Students often ask teachers why they should learn a particular lesson and whether they ever would need that knowledge in the real world.

Several local teachers are making sure that what they teach in the classroom does apply to the working world.

Three local educators are taking days out of school to job-shadow at companies in central Indiana. The teachers can learn what professionals in science, technology, engineering and mathematics (STEM) careers do every day on the job, which the teachers can use to better inform high school students about potential career choices.

Two teachers from Center Grove High School and one teacher from Greenwood Community High School are participating in the program, which is being paid for with a $126,900 grant the Central Nine Career Center received from the Indiana Works Council. Companies offered free internships so that teachers can see what software, methods and training are needed for STEM-based careers.

Each school district is also eligible for $7,500 worth of STEM training or equipment through the grant, Central Nine Career Center assistant director Nicole Otte said.

Central Nine was able to offer a new industrial repair and maintenance class to get students in four different career fields, including welding and electronics. The grant also is paying $9,500 toward a fifth- through eighth-grade manufacturing camp, so students can be exposed to STEM-based careers at a younger age.

Endress+Hauser in Greenwood, Caterpillar Remanufacturing in Franklin and Major Tool and Machine in Indianapolis opened their doors to the teachers this spring.

Exposing the teachers to what careers are available in engineering, technology and manufacturing also can help local companies find young recruits to join their businesses, Caterpillar Remanufacturing operations manager Don Kinsey said.

“The jobs in manufacturing today aren’t necessarily what they were 10 to 15 years ago, where the perception was if you went to work at a factory, that would be your job for the rest of your life,” Kinsey said.

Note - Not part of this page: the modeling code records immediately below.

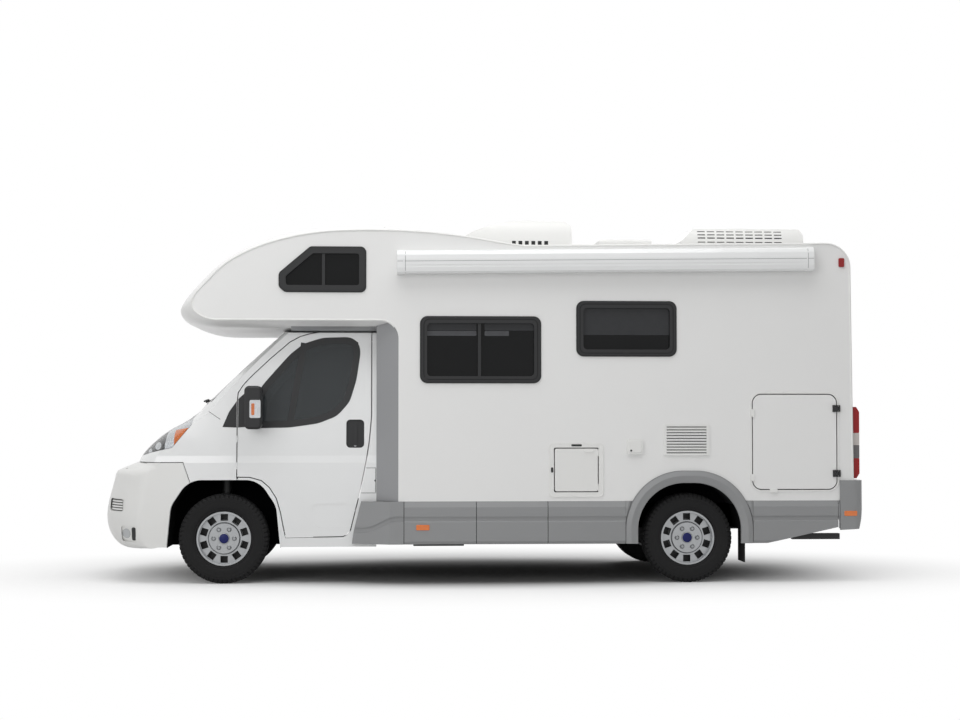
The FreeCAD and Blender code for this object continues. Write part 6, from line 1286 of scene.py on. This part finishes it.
class MOTORHOME_OT_stage(bpy.types.Operator):
    """Camera, floor, backdrop and lights"""
    bl_idname = "motorhome.stage"
    bl_label = "Stage"

    def execute(self, context):
        studio = context.scene.motorhome_studio
        camera = bpy.data.cameras.new("camera")
        camera.lens = studio.lens
        camera.sensor_width = 36.0
        holder = bpy.data.objects.new("camera", camera)
        holder.location = studio.camera_place
        holder.rotation_euler = (math.pi / 2 + studio.camera_pitch, 0.0, studio.camera_yaw)
        context.scene.collection.objects.link(holder)
        context.scene.camera = holder
        self.floor()
        self.world(context.scene, studio.sky)
        self.lamps(context.scene, studio)
        context.scene.view_settings.view_transform = "Standard"
        return {"FINISHED"}

    def floor(self):
        """A pale floor: its colour is painted grey under the vehicle, a painted shadow over the one the lamps cast,
        and it is lit evenly white further out.

        The distance that both fades follow is the length of (0.21 x, 0.36 y).
        """
        corners = [(FLOOR_HALF * x, FLOOR_HALF * y, 0.0) for x, y in ((-1, -1), (1, -1), (1, 1), (-1, 1))]
        floor = put_mesh("floor", corners, [(0, 1, 2, 3)], smooth=False)
        ground = bpy.data.materials.new("pale studio floor")
        ground.use_nodes = True
        tree = ground.node_tree
        tree.nodes.clear()
        place = add(tree, "ShaderNodeVectorMath", {"operation": "MULTIPLY"}, i0=place_of(tree))
        place.inputs[1].default_value = (0.21, 0.36, 0.0)
        far = add(tree, "ShaderNodeVectorMath", {"operation": "LENGTH"}, i0=place.outputs[0])
        far = far.outputs["Value"]
        smooth = {"interpolation_type": "SMOOTHSTEP"}
        fade = add(tree, "ShaderNodeMapRange", {**smooth, "From Min": 0.42, "From Max": 1.12}, Value=far)
        white = add(tree, "ShaderNodeEmission", {"Color": (1, 1, 1, 1), "Strength": 1.0})
        # Painted shadow: the floor's own colour falls from 0.93 to 0.33 towards the middle under the vehicle,
        # darkening the shadow there
        shade = add(tree, "ShaderNodeMapRange", {**smooth, "From Min": 0.30, "From Max": 0.62, "To Min": 0.33,
                                                 "To Max": 0.93}, Value=far)
        near = add(tree, "ShaderNodeBsdfDiffuse", Color=shade.outputs[0])
        mixed = add(tree, "ShaderNodeMixShader", Fac=fade.outputs[0], i1=near.outputs[0], i2=white.outputs[0])
        matt = add(tree, "ShaderNodeBsdfDiffuse", {"Color": (0.72, 0.72, 0.72, 1)})
        shown = add(tree, "ShaderNodeMixShader", Fac=seen_rays(tree), i1=matt.outputs[0], i2=mixed.outputs[0])
        add(tree, "ShaderNodeOutputMaterial", Surface=shown.outputs[0])
        floor.data.materials.append(ground)

    def world(self, scene, sky):
        """Even light from all round, seen as plain white."""
        world = bpy.data.worlds.new("studio")
        world.use_nodes = True
        scene.world = world
        tree = world.node_tree
        tree.nodes.clear()
        soft = add(tree, "ShaderNodeBackground", {"Color": (1, 1, 1, 1), "Strength": sky})
        white = add(tree, "ShaderNodeBackground", {"Color": (1, 1, 1, 1), "Strength": 1.0})
        mix = add(tree, "ShaderNodeMixShader", Fac=seen_rays(tree), i1=soft.outputs[0], i2=white.outputs[0])
        add(tree, "ShaderNodeOutputWorld", Surface=mix.outputs[0])

    def lamps(self, scene, studio):
        """Three soft panels, each turned to a point over the origin.

        With d from the lamp to that point, the tilt is atan2(flat distance, drop) and the turn atan2(-dx, dy).
        """
        for name, place, aim_z, size, power in (
                ("overhead light", (-1.0, -3.0, 9.0), 0.8, (9.0, 7.0), studio.key_power),
                ("side light", (-7.0, -13.0, 5.0), 1.2, (8.0, 6.0), studio.fill_power),
                ("rear light", (5.0, 10.0, 6.0), 1.2, (8.0, 5.0), studio.fill_power)):
            lamp = bpy.data.lights.new(name, "AREA")
            lamp.shape = "RECTANGLE"
            lamp.size, lamp.size_y = size
            lamp.energy = power
            holder = bpy.data.objects.new(name, lamp)
            holder.location = place
            dx, dy, dz = np.array((0.0, 0.0, aim_z)) - np.array(place)
            holder.rotation_euler = (math.atan2(math.hypot(dx, dy), -dz), 0.0, math.atan2(-dx, dy))
            scene.collection.objects.link(holder)


class MOTORHOME_PT_panel(bpy.types.Panel):
    """Buttons for each group of pieces"""
    bl_idname = "MOTORHOME_PT_panel"
    bl_label = "Motorhome"
    bl_space_type = "VIEW_3D"
    bl_region_type = "UI"
    bl_category = "Motorhome"

    def draw(self, context):
        for operator in OPERATORS:
            self.layout.operator(operator.bl_idname)


OPERATORS = (MOTORHOME_OT_finish_nodes, MOTORHOME_OT_wheels, MOTORHOME_OT_cab_trim, MOTORHOME_OT_body_trim,
             MOTORHOME_OT_rear_and_roof, MOTORHOME_OT_stage)
CLASSES = (MotorhomeColours, MotorhomeSizes, MotorhomeStudio, *OPERATORS, MOTORHOME_PT_panel)


def register():
    """Add the settings, the operators and the panel to Blender."""
    for kind in CLASSES:
        bpy.utils.register_class(kind)
    bpy.types.Scene.motorhome_colours = bpy.props.PointerProperty(type=MotorhomeColours)
    bpy.types.Scene.motorhome_sizes = bpy.props.PointerProperty(type=MotorhomeSizes)
    bpy.types.Scene.motorhome_studio = bpy.props.PointerProperty(type=MotorhomeStudio)


def unregister():
    """Take them out again."""
    del bpy.types.Scene.motorhome_studio
    del bpy.types.Scene.motorhome_sizes
    del bpy.types.Scene.motorhome_colours
    for kind in reversed(CLASSES):
        bpy.utils.unregister_class(kind)


def main():
    """Build everything on the frame."""
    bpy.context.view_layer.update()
    register()
    bpy.ops.motorhome.finish_nodes()
    bpy.ops.motorhome.wheels()
    bpy.ops.motorhome.cab_trim()
    bpy.ops.motorhome.body_trim()
    bpy.ops.motorhome.rear_and_roof()
    bpy.ops.motorhome.stage()


if __name__ == "__main__":
    main()
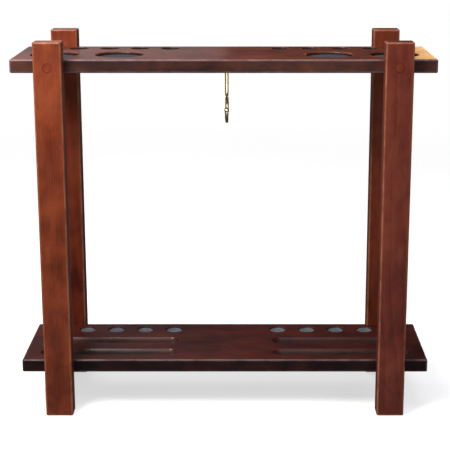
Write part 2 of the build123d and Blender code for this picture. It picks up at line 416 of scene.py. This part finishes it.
def rubber():
    """Moulded grey rubber, dusty where the butts of the cues rub it."""
    t = Tree("grey_rubber")
    at = t.place()
    grain = t.noise(at, 1500.0, 3, 0.6)
    dust = t.noise(at, 130.0, 4, 0.65)
    colour = t.ramp(
        dust,
        [(0.30, (0.060, 0.068, 0.088)), (0.55, (0.098, 0.108, 0.134)), (0.80, (0.165, 0.172, 0.196))],
    )
    speck = t.level(t.noise(at, 700.0, 2, 0.6), 0.66, 0.74)
    colour = t.mix(t.math("MULTIPLY", speck, 0.4), colour, (0.26, 0.26, 0.27))
    edge = t.edges(0.6 * MM, 0.97, 0.75)
    colour = t.mix(t.math("MULTIPLY", edge, 0.35), colour, (0.24, 0.24, 0.26))
    rough = t.level(dust, 0.3, 0.8, 0.50, 0.72)
    normal = t.bump(grain, 0.40, 0.15 * MM)
    return t.finish(colour, rough, normal, Specular_IOR_Level=0.5)


# ---------------------------------------------------------------- the CAD nodes' materials
def paint(node, material):
    nodes[node].data.materials[0] = material


# the shelves: greyish worn edges that also paint a highlight, and painted shade in their cuts
paint("top_shelf", lacquered(
    "mahogany_top", "x", (0.10, 0.03, -0.48), (1.1, 0.5),
    stain=shaded(MAHOGANY, (0.80, 0.80, 0.80)), rim=(0.41, 0.98, 2.40), board="top_shelf",
    edge_worn_lit_colour=(0.22, 0.095, 0.066), recess_shade=(0.8 * MM, 3.0 * MM, (0.16, 0.30, 0.55))))
paint("bottom_shelf", lacquered(
    "mahogany_bottom", "x", (0.55, -0.05, 0.12), (-0.9, 0.7),
    stain=DARK_MAHOGANY, rim=(0.18, 0.62, 1.10), board="bottom_shelf",
    edge_worn_lit_colour=(0.17, 0.085, 0.072), gloss=0.55, recess_shade=(0.8 * MM, 7.5 * MM, (0.50, 0.90, 1.35))))
# where each post lies in the tree, how its rings tilt, and its tint on the stain: partly the wood's
# own tone, partly painted light and shade that make the front left post lighter and the front right
# darker
POSTS = {
    "front_left_post": ((0.23, 0.20, 0.21), (0.8, 0.6), (1.09, 1.09, 1.12)),
    "front_right_post": ((0.42, -0.11, 0.35), (-1.0, 0.5), (0.79, 0.80, 1.45)),
    "rear_left_post": ((0.71, 0.33, -0.17), (0.7, -0.8), (0.90, 0.78, 0.70)),
    "rear_right_post": ((0.95, -0.27, 0.08), (-0.6, -0.7), (0.84, 0.80, 0.95)),
}
# each post also gets painted light, lighter towards its top
for post, (move, tilt, tone_and_painted_light) in POSTS.items():
    paint(post, lacquered("mahogany_" + post, "z", move, tilt, stain=shaded(MAHOGANY, tone_and_painted_light),
                          board=post, painted_top_light=0.060))
paint("bolt_plugs", lacquered(
    "mahogany_plugs", "z", (0.30, 0.14, -0.2), (2.0, 3.0),
    stain=shaded(MAHOGANY, (1.22, 1.22, 1.22)), ring_mm=2.4))
paint("dowels", beech())
for node, name in (("connector_bolts", "zinc_bolt"), ("cam_bolts", "zinc_cam_bolt")):
    paint(node, steel(name, *ROLLED_ZINC, grit=900.0, thread_axis="Y"))
for node, name in (("barrel_nuts", "zinc_nut"), ("cams", "zinc_cam")):
    paint(node, steel(name, *CAST_ZINC, grit=1400.0))
paint("triangle_hook", brass())

felt_material, rubber_material = felt(), rubber()


# ---------------------------------------------------------------- soft pads
# the surface's unevenness, in lumps per metre
COARSE_LUMPS, FINE_LUMPS = 160, 420
# below this height, in millimetres, a pad lies on its recess and keeps its shape
PRESSED_FLAT = 0.5
# past this share of its radius a pad is cut unevenly, by up to twice this share
RIM_SHARE, RIM_WASTE = 0.9, 0.006


def turned_pad(profile, centre, floor, radius, wobble, segments):
    """The mesh of a round pad turned from a profile of (share of radius, millimetres above
    its underside), its surface moved a little by noise."""
    mesh = bmesh.new()
    rings = []
    for share, height in profile:
        ring = []
        for k in range(segments):
            turn = 2 * math.pi * k / segments
            x, y = math.cos(turn), math.sin(turn)
            place = Vector((x * share * radius, y * share * radius, 0))
            at = place + centre
            lumps = noise.noise(at * COARSE_LUMPS) + 0.5 * noise.noise(at * FINE_LUMPS)
            lift = wobble * lumps if height > PRESSED_FLAT else 0.0
            waste = RIM_WASTE * (1 + noise.noise(Vector((x, y, centre.x * 40)) * 5))
            edge = 1 - waste if share > RIM_SHARE else 1.0
            ring.append(mesh.verts.new((
                centre.x + place.x * edge, centre.y + place.y * edge,
                floor + max(0.0, height / 1000 + lift))))
        rings.append(ring)
    for inner, outer in zip(rings, rings[1:]):
        for k in range(segments):
            n = (k + 1) % segments
            mesh.faces.new((inner[k], inner[n], outer[n], outer[k]))
    for ring, height in ((rings[0], profile[0][1]), (rings[-1], profile[-1][1])):
        middle = mesh.verts.new((centre.x, centre.y, floor + height / 1000))
        for k in range(segments):
            mesh.faces.new((ring[k], ring[(k + 1) % segments], middle))
    bmesh.ops.recalc_face_normals(mesh, faces=mesh.faces)
    return mesh


def disc(name, node, profile, wobble, material, segments=72):
    """A round pad of its own, in the place of its CAD solid."""
    lo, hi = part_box(node)
    centre = (Vector(lo) + Vector(hi)) / 2
    mesh = turned_pad(profile, centre, lo[2], (hi[0] - lo[0]) / 2, wobble, segments)
    data = bpy.data.meshes.new(name)
    mesh.to_mesh(data)
    mesh.free()
    for face in data.polygons:
        face.use_smooth = True
    data.materials.append(material)
    piece = bpy.data.objects.new(name, data)
    scene.collection.objects.link(piece)
    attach(piece, "root")
    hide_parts(node)


# each profile runs from near the middle of the underside, round the edge, to near the middle
# of the top
def felt_profile():
    """A flat pad with a soft rounded edge."""
    under = [(share, 0.0) for share in (0.2, 0.5, 0.8, 0.95)]
    side = [(0.985, 0.16), (0.998, 0.60), (0.996, 1.10), (0.985, 1.48), (0.965, 1.68)]
    top = [(0.94, 1.76)] + [(0.9 - 0.05 * k, 1.80) for k in range(18)]
    return under + side + top


def cue_profile():
    """A pad with a thin lip up the wall of the cup, hollowed, with fine moulded rings."""
    under = [(0.3, 0.0), (0.7, 0.0), (0.94, 0.0)]
    side = [(0.985, 0.20), (1.0, 0.70), (1.0, 3.4), (0.996, 3.9), (0.985, 4.15), (0.970, 4.2)]
    lip = [(0.955, 4.1), (0.940, 3.8)]
    hollow_share, steps = 0.93, 64
    floor, rise, steepness = 1.75, 1.85, 4.5
    rib_height, rib_count, ribbed_share = 0.09, 7.0, 0.72
    hollow = []
    for k in range(steps + 1):
        share = hollow_share - 0.90 * k / steps
        rib = rib_height * max(0.0, math.cos(share * 2 * math.pi * rib_count)) * (share < ribbed_share)
        hollow.append((share, floor + rise * (share / hollow_share) ** steepness + rib))
    return under + side + lip + hollow


for number in range(1, 5):
    disc(f"felt_pad_{number}", f"drink_pad_{number}", felt_profile(), 0.00012,
         felt_material, segments=96)
for number in range(1, 9):
    disc(f"butt_pad_{number}", f"cue_pad_{number}", cue_profile(), 0.00003,
         rubber_material)


# ---------------------------------------------------------------- floor, light
FLOOR_FADE = (0.9, 3.2)
# how much of the floor's bounced light the rack doesn't get
FLOOR_HELD_BACK = 0.65


def studio_floor():
    """A pale floor that fades into the background with distance from the rack. The
    lacquer doesn't mirror it."""
    size, steps = 6.0, 24
    mesh = bmesh.new()
    bmesh.ops.create_grid(mesh, x_segments=steps, y_segments=steps, size=size)
    data = bpy.data.meshes.new("floor")
    mesh.to_mesh(data)
    mesh.free()
    floor = bpy.data.objects.new("floor", data)
    floor.location.z = -0.6 * MM
    scene.collection.objects.link(floor)
    t = Tree("pale_floor")
    at = t.place()
    tone = t.noise(at, 2.2, 3, 0.5)
    colour = t.ramp(tone, [(0.30, (0.78, 0.78, 0.78)), (0.70, (0.82, 0.82, 0.82))])
    rough = t.level(tone, 0.3, 0.7, 0.72, 0.82)
    normal = t.bump(t.noise(at, 90.0, 2, 0.5), 0.05, 1.0 * MM)
    t.finish(colour, rough, normal, Specular_IOR_Level=0.1,
             Emission_Color=(1, 1, 1, 1), Emission_Strength=0.62)
    far = t.level(t.vector("LENGTH", at, output="Value"), *FLOOR_FADE)
    light_path = t.nodes.new("ShaderNodeLightPath")
    bounced = t.math("MULTIPLY", light_path.outputs["Is Diffuse Ray"], FLOOR_HELD_BACK)
    unseen = t.math("MAXIMUM", light_path.outputs["Is Glossy Ray"], bounced)
    clear = t.nodes.new("ShaderNodeBsdfTransparent")
    blend = t.nodes.new("ShaderNodeMixShader")
    t.put(blend.inputs[0], t.math("MAXIMUM", far, unseen))
    t.links.new(t.shader.outputs[0], blend.inputs[1])
    t.links.new(clear.outputs[0], blend.inputs[2])
    t.links.new(blend.outputs[0], t.out.inputs[0])
    data.materials.append(t.material)


def studio_world():
    """White to the camera, a soft grey light on the rack, and dimmer still in reflections."""
    world = bpy.data.worlds.new("studio")
    scene.world = world
    world.use_nodes = True
    sky = world.node_tree
    sky.nodes.clear()
    seen = sky.nodes.new("ShaderNodeLightPath")

    def background(colour, strength):
        made = sky.nodes.new("ShaderNodeBackground")
        made.inputs["Color"].default_value = (*colour, 1)
        made.inputs["Strength"].default_value = strength
        return made

    def choose(kind, others, those):
        """those for rays of one kind, and others for the rest."""
        made = sky.nodes.new("ShaderNodeMixShader")
        sky.links.new(seen.outputs[kind], made.inputs[0])
        sky.links.new(others.outputs[0], made.inputs[1])
        sky.links.new(those.outputs[0], made.inputs[2])
        return made

    lighting = background((0.92, 0.95, 1.0), 0.17)
    mirrored = background((0.90, 0.93, 1.0), 0.045)
    shown = background((1, 1, 1), 1.0)
    unseen = choose("Is Glossy Ray", lighting, mirrored)
    out = sky.nodes.new("ShaderNodeOutputWorld")
    sky.links.new(choose("Is Camera Ray", unseen, shown).outputs[0], out.inputs[0])


def softbox(name, place, target, size, power, colour, only=()):
    """A rectangular light in metres and watts, turned to a target. only lists the pieces
    that it lights, or is empty for all of them."""
    light = bpy.data.lights.new(name, "AREA")
    light.shape = "RECTANGLE"
    light.size, light.size_y = size
    light.energy = power
    light.color = colour
    lamp = bpy.data.objects.new(name, light)
    lamp.location = place
    lamp.rotation_euler = (Vector(target) - Vector(place)).to_track_quat("-Z", "Y").to_euler()
    lamp.visible_camera = False
    scene.collection.objects.link(lamp)
    if only:
        lit = bpy.data.collections.new(name + "_lights")
        for piece in only:
            lit.objects.link(piece)
        lamp.light_linking.receiver_collection = lit


studio_floor()
studio_world()
TOP_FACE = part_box("top_shelf")[1][2]
softbox("key", (-0.80, -0.95, 1.60), (-0.2, 0, 0.55), (0.7, 0.7), 38, (1.0, 0.94, 0.86))
softbox("fill", (1.7, -1.7, 1.80), (0, 0, 0.45), (1.3, 1.1), 14, (0.94, 0.95, 1.0))
softbox("top", (0.0, -0.65, 2.3), (0, 0, 0.4), (1.8, 1.2), 15, (0.96, 0.95, 1.0))
softbox("back", (-0.9, 1.9, 2.3), (0, 0, 0.4), (1.4, 1.0), 13, (0.96, 0.98, 1.0))
# a low pale light and a low golden one, which the top of the top shelf mirrors
softbox("sheen", (-0.60, 1.14, 0.82), (-0.3, 0, TOP_FACE), (1.2, 0.20), 0.26, (0.95, 0.96, 1.0))
softbox("warm", (0.72, 1.14, 0.805), (0.37, 0, TOP_FACE), (0.44, 0.28), 1.7, (1.0, 0.59, 0.24),
        only=[nodes["top_shelf"]])
# reflectors that only the polished hook sees, in front of it and behind it
for name, side in (("card_front", -1), ("card_back", 1)):
    softbox(name, (0, side * 1.2, 0.35), (0, 0, 0.60), (2.2, 0.7), 9.5, (1.0, 0.99, 0.95),
            only=[nodes["triangle_hook"]])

Bringing in teachers and students through field trips or job shadow experiences helps to break that stigma, he said. Students often assume that a four-year degree is required to be in the engineering field, even though two-year associate’s degrees and certificate-based positions are also available, he said.

“You don’t necessarily need to be an engineer to succeed in STEM,” Kinsey said.

This is the first partnership for local businesses to work with Central Nine, but Otte said more field trips, job shadowing and internship opportunities will hopefully be available in the future.

This kind of professional relationship will yield great dividends for both the students and the companies. Schools turn out better workers, and a better-educated workforce helps existing companies and makes the area more attractive to firms looking to relocate or expand.

At issue

Local teachers are job-shadowing at nearby companies to learn whether their lessons properly prepare students for the workforce.

Our point

This kind of cooperation will benefit the students, the participating companies and the area as a whole.